Jews survived distinctly as Jews not only because those women refused sex with non-Jews in Egypt, but because they convinced their husbands to have intercourse with them despite Pharaoh's decree that all newborn Jewish males be killed.

Such courage -- generations before Moses brought the covenant down from Mount Sinai -- is testimony to faith in their invisible God.

The courage of Miriam

Miriam showed such courage from the time of her childhood.

When the infant Moses was set adrift in a basket down the Nile to save him from Pharaoh's death sentence, it was the 9-year-old Miriam who followed the baby's course down the river. Once Moses was scooped from the river by Pharaoh's daughter, it was Miriam who arranged to have her own mother nurse the child.

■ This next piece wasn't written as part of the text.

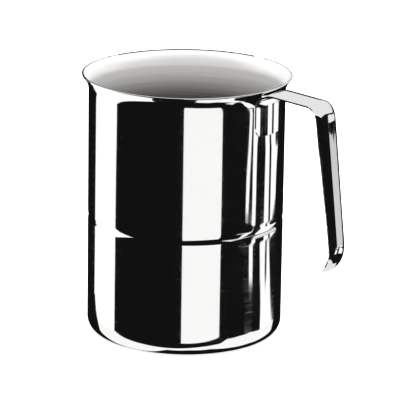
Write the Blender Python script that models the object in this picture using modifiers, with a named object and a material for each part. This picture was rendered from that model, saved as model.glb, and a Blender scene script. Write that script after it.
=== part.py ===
"""Candle melting pot: a deep-drawn steel vessel with a flared rim, a rolled level line and a
rounded foot, and a bent strap handle that is spot-welded to the wall under the rim.

Frame: +Z up, origin at the centre of the flat base, handle along +X. Units are metres.
Run with: blender --background --python part.py
"""

import math

import bmesh
import bpy
from mathutils import Matrix, Vector

# Vessel
BODY_RADIUS = 0.050
HEIGHT = 0.1352
WALL = 0.0008
CORNER_RADIUS = 0.0068
FLARE_RADIUS = 0.0105
FLARE_ANGLE = math.radians(48)
LEVEL_LINE_HEIGHT = 0.0606
LEVEL_LINE_DEPTH = 0.0006
LEVEL_LINE_ABOVE = 0.0029
LEVEL_LINE_BELOW = 0.0019
VESSEL_SIDES = 72

# Strap handle, drawn as its mid-surface
STRAP = 0.0010
CLEARANCE = 0.0003
TAB_FOOT_HEIGHT = 0.1115
TAB_LENGTH = 0.0155
TAB_CORNER = 0.0050
TIP_CORNER = 0.0015
ROOT_BEND_RADIUS = 0.0072
ROOT_BEND = math.radians(94.4)
ARM_LENGTH = 0.0194
GRIP_BEND_RADIUS = 0.0101
GRIP_BEND = math.radians(79)
GRIP_LENGTH = 0.0615
CURL_RADIUS = 0.0169
CURL = math.radians(54.5)
TAB_WIDTH = 0.0216
ARM_WIDTH = 0.0160
GRIP_TOP_WIDTH = 0.0164
GRIP_END_WIDTH = 0.0134
ARM_CAMBER = 0.0005
GRIP_TOP_CAMBER = 0.0032
GRIP_END_CAMBER = 0.0022
TIP_CAMBER = 0.0010
STRAP_WIDTHS = (
    TAB_WIDTH, TAB_WIDTH, ARM_WIDTH, ARM_WIDTH, GRIP_TOP_WIDTH, GRIP_END_WIDTH, GRIP_END_WIDTH,
)
STRAP_STRIPS = 8

# Spot welds between the tab and the wall
WELD_RADIUS = 0.00225
WELD_SPREAD = 0.0050
WELD_HEIGHTS = (0.1160, 0.1235)
WELD_BITE = 0.0004
WELD_TAB_BITE = 0.0005

STEEL = (0.78, 0.77, 0.76)
WELD_STEEL = (0.62, 0.60, 0.58)


def clear_scene():
    for old in list(bpy.data.objects):
        bpy.data.objects.remove(old, do_unlink=True)


def new_collection(name):
    collection = bpy.data.collections.new(name)
    bpy.context.scene.collection.children.link(collection)
    return collection


def metal(name, colour, roughness):
    material = bpy.data.materials.new(name)
    material.use_nodes = True
    shader = material.node_tree.nodes["Principled BSDF"]
    shader.inputs["Base Color"].default_value = (*colour, 1.0)
    shader.inputs["Metallic"].default_value = 1.0
    shader.inputs["Roughness"].default_value = roughness
    return material


def mesh_object(name, vertices, edges, faces, collection, material=None):
    mesh = bpy.data.meshes.new(name)
    mesh.from_pydata(vertices, edges, faces)
    obj = bpy.data.objects.new(name, mesh)
    collection.objects.link(obj)
    if material:
        mesh.materials.append(material)
    return obj


def arc(centre_x, centre_z, radius, start, end, count):
    """Points of a circular arc in the XZ plane, angles from +X towards +Z, both ends included."""
    points = []
    for step in range(count + 1):
        angle = start + (end - start) * step / count
        points.append((centre_x + radius * math.cos(angle), centre_z + radius * math.sin(angle)))
    return points


def dent_radius(length):
    """Radius of the arc that leaves the wall tangentially and is LEVEL_LINE_DEPTH in after that length."""
    return (length**2 + LEVEL_LINE_DEPTH**2) / (2 * LEVEL_LINE_DEPTH)


def vessel_profile():
    """Outer side of the vessel, from the lip down the wall to the centre of the base."""
    flare_foot = HEIGHT - (FLARE_RADIUS + WALL) * math.sin(FLARE_ANGLE)
    flare_x = BODY_RADIUS + FLARE_RADIUS
    above = dent_radius(LEVEL_LINE_ABOVE)
    below = dent_radius(LEVEL_LINE_BELOW)
    above_turn = math.asin(LEVEL_LINE_ABOVE / above)
    below_turn = math.asin(LEVEL_LINE_BELOW / below)
    points = arc(flare_x, flare_foot, FLARE_RADIUS, math.pi - FLARE_ANGLE, math.pi, 8)
    points += arc(BODY_RADIUS - above, LEVEL_LINE_HEIGHT + LEVEL_LINE_ABOVE, above, 0, -above_turn, 4)
    points += arc(BODY_RADIUS - below, LEVEL_LINE_HEIGHT - LEVEL_LINE_BELOW, below, below_turn, 0, 4)[1:]
    points += arc(BODY_RADIUS - CORNER_RADIUS, CORNER_RADIUS, CORNER_RADIUS, 0, -math.pi / 2, 9)
    points.append((0.0, 0.0))
    return points


def add_vessel(collection, material):
    points = vessel_profile()
    vertices = [(x, 0.0, z) for x, z in points]
    edges = [(index, index + 1) for index in range(len(points) - 1)]
    vessel = mesh_object("vessel", vertices, edges, [], collection, material)
    turn = vessel.modifiers.new("turn", "SCREW")
    turn.axis = "Z"
    turn.steps = VESSEL_SIDES
    turn.render_steps = VESSEL_SIDES
    turn.use_merge_vertices = True
    turn.merge_threshold = 0.00001
    turn.use_smooth_shade = True
    wall = vessel.modifiers.new("wall", "SOLIDIFY")
    wall.thickness = WALL
    wall.offset = -1
    wall.use_even_offset = True
    return vessel


def strap_segments():
    """The strap's centreline as (length, clockwise turn) runs, from the foot of the tab to the tip."""
    return (
        (TAB_LENGTH, 0.0),
        (ROOT_BEND_RADIUS * ROOT_BEND, ROOT_BEND),
        (ARM_LENGTH, 0.0),
        (GRIP_BEND_RADIUS * GRIP_BEND, GRIP_BEND),
        (GRIP_LENGTH, 0.0),
        (CURL_RADIUS * CURL, CURL),
    )


def advance(point, heading, length, turn):
    """The point and heading after a run of that length, which turns clockwise by turn."""
    if turn == 0.0:
        return point + length * Vector((math.cos(heading), math.sin(heading))), heading
    radius = length / turn
    centre = point + radius * Vector((math.sin(heading), -math.cos(heading)))
    heading -= turn
    return centre + radius * Vector((-math.sin(heading), math.cos(heading))), heading


def strap_point(distance):
    """Place in the XZ plane and heading of the centreline at a distance from the foot of the tab."""
    point = Vector((BODY_RADIUS + CLEARANCE + STRAP / 2, TAB_FOOT_HEIGHT))
    heading = math.pi / 2
    for length, turn in strap_segments():
        run = min(distance, length)
        point, heading = advance(point, heading, run, turn * run / length)
        distance -= run
        if distance <= 0.0:
            break
    return point, heading


def strap_stations():
    """Distances along the strap: close together at the cut ends and in the bends."""
    stations = [TAB_CORNER * (1 - math.cos(step * math.pi / 12)) for step in range(6)]
    start = 0.0
    for length, turn in strap_segments():
        first = max(start, TAB_CORNER)
        last = start + length
        count = max(4, math.ceil(math.degrees(turn) / 9))
        stations += [first + (last - first) * step / count for step in range(count)]
        start += length
    stations = [station for station in stations if station < start - TIP_CORNER]
    stations += [start - TIP_CORNER * math.cos(step * math.pi / 8) for step in range(5)]
    return stations


def along_strap(distance, values):
    """Value at a distance, eased between one value at each end of the strap's runs."""
    start = 0.0
    for (length, _), first, last in zip(strap_segments(), values, values[1:]):
        if distance <= start + length:
            share = max(0.0, (distance - start) / length)
            share = share * share * (3 - 2 * share)
            return first + (last - first) * share
        start += length
    return values[-1]


def rounded_half_width(distance, total):
    """Half the strap's width, with rounded corners at its two cut ends."""
    half = along_strap(distance, STRAP_WIDTHS) / 2
    for corner, from_end in ((TAB_CORNER, distance), (TIP_CORNER, total - distance)):
        if from_end < corner:
            half -= corner - math.sqrt(max(0.0, corner**2 - (corner - from_end) ** 2))
    return half


def add_handle(collection, material):
    """A strap whose tab is curved to the vessel's wall and whose arm and grip are crowned outwards."""
    mid_radius = BODY_RADIUS + CLEARANCE + STRAP / 2
    tab_camber = math.sqrt(mid_radius**2 - (TAB_WIDTH / 2) ** 2) - mid_radius
    cambers = (
        tab_camber, tab_camber, ARM_CAMBER, ARM_CAMBER, GRIP_TOP_CAMBER, GRIP_END_CAMBER, TIP_CAMBER,
    )
    total = sum(length for length, _ in strap_segments())
    vertices = []
    faces = []
    stations = strap_stations()
    for row, distance in enumerate(stations):
        point, heading = strap_point(distance)
        crown = Vector((-math.sin(heading), math.cos(heading)))
        full_half = along_strap(distance, STRAP_WIDTHS) / 2
        half = rounded_half_width(distance, total)
        camber = along_strap(distance, cambers)
        for strip in range(STRAP_STRIPS + 1):
            across = half * (2 * strip / STRAP_STRIPS - 1)
            sunk = point - crown * camber * (across / full_half) ** 2
            vertices.append((sunk.x, across, sunk.y))
        if row:
            first = (row - 1) * (STRAP_STRIPS + 1)
            for strip in range(STRAP_STRIPS):
                corner = first + strip
                over = corner + STRAP_STRIPS + 1
                faces.append((corner, over, over + 1, corner + 1))
    handle = mesh_object("handle", vertices, [], faces, collection, material)
    handle.data.shade_smooth()
    sheet = handle.modifiers.new("sheet", "SOLIDIFY")
    sheet.thickness = STRAP
    sheet.offset = 0
    sheet.use_even_offset = True
    return handle


def weld_places():
    """The turn about the vessel's axis and the height of each spot weld."""
    turn = math.asin(WELD_SPREAD / BODY_RADIUS)
    return [(side * turn, height) for height in WELD_HEIGHTS for side in (-1, 1)]


def add_disc(name, radius, inner, outer, turn, height, collection, material=None):
    """A round disc whose axis points away from the vessel's axis, between two distances from it."""
    mesh = bpy.data.meshes.new(name)
    shape = bmesh.new()
    bmesh.ops.create_cone(
        shape, cap_ends=True, segments=24, radius1=radius, radius2=radius, depth=outer - inner
    )
    shape.to_mesh(mesh)
    shape.free()
    mesh.transform(
        Matrix.Translation(((inner + outer) / 2, 0.0, 0.0)) @ Matrix.Rotation(math.pi / 2, 4, "Y")
    )
    disc = bpy.data.objects.new(name, mesh)
    disc.rotation_euler.z = turn
    disc.location.z = height
    collection.objects.link(disc)
    if material:
        mesh.materials.append(material)
    return disc


def add_welds(collection, cutters, pieces, material):
    """Each weld nugget sits in a shallow seat that is half in the wall and half in the tab."""
    inner = BODY_RADIUS - WELD_BITE
    outer = BODY_RADIUS + CLEARANCE + WELD_TAB_BITE
    for number, (turn, height) in enumerate(weld_places(), start=1):
        add_disc(
            f"weld_nugget_{number}", WELD_RADIUS, inner + CLEARANCE, outer - CLEARANCE, turn, height,
            collection, material,
        )
        seat = add_disc(
            f"weld_seat_{number}", WELD_RADIUS + CLEARANCE, inner, outer, turn, height, cutters
        )
        seat.hide_render = True
        seat.display_type = "WIRE"
        for piece in pieces:
            cut = piece.modifiers.new(seat.name, "BOOLEAN")
            cut.operation = "DIFFERENCE"
            cut.object = seat


def main():
    clear_scene()
    pot = new_collection("candle_melting_pot")
    cutters = new_collection("cutters")
    steel = metal("polished_steel", STEEL, 0.08)
    weld_steel = metal("weld_steel", WELD_STEEL, 0.35)
    vessel = add_vessel(pot, steel)
    handle = add_handle(pot, steel)
    add_welds(pot, cutters, (vessel, handle), weld_steel)


main()
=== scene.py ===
import math

import bpy
from mathutils import Matrix, Vector


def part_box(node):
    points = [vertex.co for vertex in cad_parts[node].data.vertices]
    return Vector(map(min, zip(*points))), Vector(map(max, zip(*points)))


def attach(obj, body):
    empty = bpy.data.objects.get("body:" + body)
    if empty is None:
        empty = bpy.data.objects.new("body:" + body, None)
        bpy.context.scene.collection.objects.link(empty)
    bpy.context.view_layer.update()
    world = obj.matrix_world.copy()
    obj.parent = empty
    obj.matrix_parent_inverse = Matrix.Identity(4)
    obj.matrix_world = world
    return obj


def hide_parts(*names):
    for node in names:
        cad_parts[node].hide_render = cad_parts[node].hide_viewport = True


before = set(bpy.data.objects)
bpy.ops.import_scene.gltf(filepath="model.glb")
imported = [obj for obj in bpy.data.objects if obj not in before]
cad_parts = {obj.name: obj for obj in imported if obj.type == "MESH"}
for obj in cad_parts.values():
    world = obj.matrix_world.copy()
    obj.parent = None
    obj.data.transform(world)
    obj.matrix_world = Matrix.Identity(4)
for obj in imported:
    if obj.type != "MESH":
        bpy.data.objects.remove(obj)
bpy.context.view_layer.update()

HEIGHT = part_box("vessel")[1].z
HANDLE_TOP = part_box("handle")[1].z

# Vessel, in metres
BODY_RADIUS = 0.050
WALL = 0.0008
CORNER_RADIUS = 0.0068
FLARE_FOOT = HEIGHT - 0.0084
FLARE_BEND_RADIUS = 0.0102
FLARE_CONE = 0.00223
FLARE_ANGLE = math.radians(36.6)
LIP_ROUND = 0.0003
LIP_FACE = 0.00045
LIP_LEAN = math.radians(10)
LEVEL_LINE_HEIGHT = 0.0606
LEVEL_LINE_DEPTH = 0.0006
LEVEL_LINE_ABOVE = 0.0029
LEVEL_LINE_BELOW = 0.0019

# Vessel's mesh: its sides, the steps along each part of its profile, and how close counts as equal
VESSEL_SIDES = 288
FLARE_BEND_STEPS = 24
FLARE_CONE_STEPS = 6
LIP_STEPS = 9
LEVEL_LINE_STEPS = 10
UPPER_WALL_STEPS = 24
LOWER_WALL_STEPS = 20
CORNER_STEPS = 20
BASE_STEPS = 14
NEAR = 0.00001

# Strap handle: its mid-surface, from the foot of the tab to the tip
STRAP = 0.0010
CLEARANCE = 0.0003
TAB_FOOT_HEIGHT = HANDLE_TOP - 0.0232
TAB_LENGTH = 0.0155
TAB_CORNER = 0.0050
TIP_CORNER = 0.0015
ROOT_BEND_RADIUS = 0.0072
ROOT_BEND = math.radians(94.4)
ARM_LENGTH = 0.0194
GRIP_BEND_RADIUS = 0.0101
GRIP_BEND = math.radians(79)
GRIP_LENGTH = 0.0615
CURL_RADIUS = 0.0169
CURL = math.radians(54.5)
TAB_WIDTH = 0.0216
ARM_WIDTH = 0.0160
GRIP_TOP_WIDTH = 0.0164
GRIP_END_WIDTH = 0.0134
ARM_CAMBER = 0.0012
GRIP_TOP_CAMBER = 0.0032
GRIP_END_CAMBER = 0.0022
TIP_CAMBER = 0.0010
STRAP_WIDTHS = (
    TAB_WIDTH, TAB_WIDTH, ARM_WIDTH, ARM_WIDTH, GRIP_TOP_WIDTH, GRIP_END_WIDTH, GRIP_END_WIDTH,
)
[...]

And it was Miriam who is said to have decried her father's decision to cease sexual relations with his wife because of the death sentence against all newborn Jewish males.

Talmudic commentaries describe her telling her father: "Your conduct is worse than Pharaoh's. He sentenced only male children, but you have pronounced sentence on all children."

When Miriam's father returned to his wife, other Hebrew men are said to have followed his example.

While renowned for her resourcefulness, wisdom, leadership, outspokenness and beauty, Miriam is mentioned only briefly in the Scriptures (the rest of the world's knowledge of her comes from rabbinic commentary).

To honor her, the Women's Seder raised a special cup for Miriam, symbolic of the fresh, sweet water of "Miriam's Well" that Jews believe accompanied their ancestors on the 40-year journey through the desert before reaching the Promised Land.

At the Seder, the telling of the Exodus story -- which Jews are commanded to do by the Torah -- was related from the perspective of a fictional woman from ancient times.

"When our friends and I see our men suffering, we go out to comfort them. We take them food, we take them water, we bathe them, we insist on having sexual relations at the day's end. We refuse to lose faith in the future," the woman says. "Pharaoh's fatal mistake is that he underestimates us, the Israelite women. Intuitively, we know that we are responsible for the future of our people."

Contemporary female Jews

The sentiment has endured to this day. A newly completed study of American Jewish women commissioned by Brandeis University found that contemporary female Jews see themselves, more than any other role, as "transmitters and interpreters" of the faith for their children.

Attending the Women's Seder were mothers, daughters and granddaughters across the spectrum of Jewish observance from Reform to Orthodox.

Susan Strauss, present with her mother and young daughter, said: "Even though the men always lead the Seder, I got my sense of Judaism through my mother."

Said her mother, Ruth Rovner: "And I got mine from my mother and grandmother."

Four cups of wine

One suggestion they heard was to lend new meaning to four cups of wine raised at the Seder meal: for the women of the Exodus, such as Miriam; the women of Jewish history, such as Golda Meir; contemporary women of valor, including Supreme Court Justice Ruth Bader Ginsburg; and the Jewish women of each generation, the ones we live and work with everyday.

The four Passover questions asked at Seder also took a new turn.

(Traditionally, the first question is "Why is this night different from all other nights?" with the answer: "On all other nights we eat bread and matzo, tonight we eat only matzo" to commemorate the haste with which the Jews left Egypt, fleeing slavery before their bread had time to rise.)

'Who are our Pharaohs?'

A re-phrased question was: "What still enslaves us as Jewish women and who are our Pharaohs?"

To which Deborah Mitnick of Mount Washington answered:

"We are our own Pharaohs. Hopefully I've evolved from this, but there was a time when I took on the persona of whatever I thought people wanted me to be. Now I feel empowered to be what I want to be."